Reed Hastings, Netflix’s CEO recently had to use Google’s social network, Google+ to apologize to Netflix users for the rise in Netflix prices and also explain why it was necessary and why the company had no option but to do it. He also posted an apologetic note on the Netflix blog. His opening confessional tone aside, it is clear that had there actually been thought put into social media as a valid means of communication from the very beginning, Netflix would now not be in hot water with its users nor would it be the butt of jokes concerning the pot-smoking Elmo’s Tweets.

Here are some lessons taught by Netflix’ social marketing faux pas:

1. Use the social media channel correctly. Social media is a communication channel first and foremost. Marketing on it is incidental and incremental, requiring a lot of effort for relatively little appreciable return. Communication however is instant.

2. Make communication with your public a core activity. Do not treat social media communication as something you bolt on as an afterthought. Social media is about creating transparency and a two-way conversation. Try to use it as a new form of Press Release and it is likely to explode in your face.

3. Create a dialogue. Does any company have a 100% grasp on its customers? They all work with a marketing persona in mind, yes they all have a certain demographic profile they operate with and yes, again, every company has some idea of the age-range and income of its core customers, but all of these figures make sense only when viewed from a distance. You’d be pressed to find a single person who precisely fits any demographic, marketing persona or even age-range income combination (though, it has to be said the latter is usually the ones which come closer because of their built-in imprecision). To suddenly have the ability to really talk to customers on a daily basis about what they like and dislike concerning your products and services is something which last century we could only dream about.
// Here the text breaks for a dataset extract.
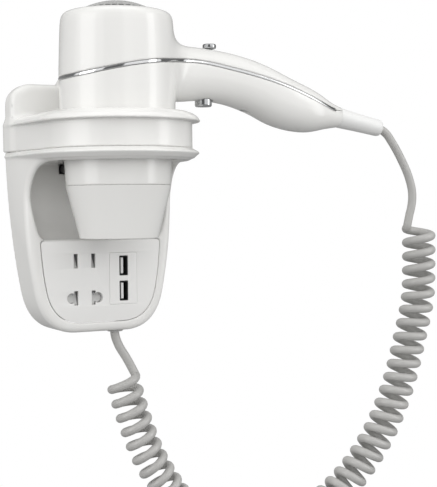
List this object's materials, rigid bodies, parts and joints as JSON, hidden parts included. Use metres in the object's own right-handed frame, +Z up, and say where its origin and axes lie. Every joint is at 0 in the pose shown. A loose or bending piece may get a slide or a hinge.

4. Be enthusiastic. Communicating like there is a gun being held to your head hardly makes for successful online communication in any channel. This is the real-time web! There are great opportunities to utilize social media correctly. Do it like you really care.

5. Respond to feedback. There is no point in saying you are listening if your behavior shows you are prepared to do nothing about it. You have to show what you are prepared to do and why when you take no action that is the right thing to do.

6. Show you are human. You may be corporate. You might be a one-man operation. You might, even, be part of a large conglomerate worth over $7 billion a year. If you are not prepared to put a human face to your communications, admit mistakes, explain faults and give well-reasoned arguments for everything, the only thing you’ll do is manage to alienate your customers.

Social media is still new. Communicating with customers is not. However, the latter has always been governed by what has been possible to communicate through the channels. We should expect many more mistakes to be made in the near future but as we learn from each one, the excuses for us getting our social media strategy wrong will at some point begin to wear a little thin.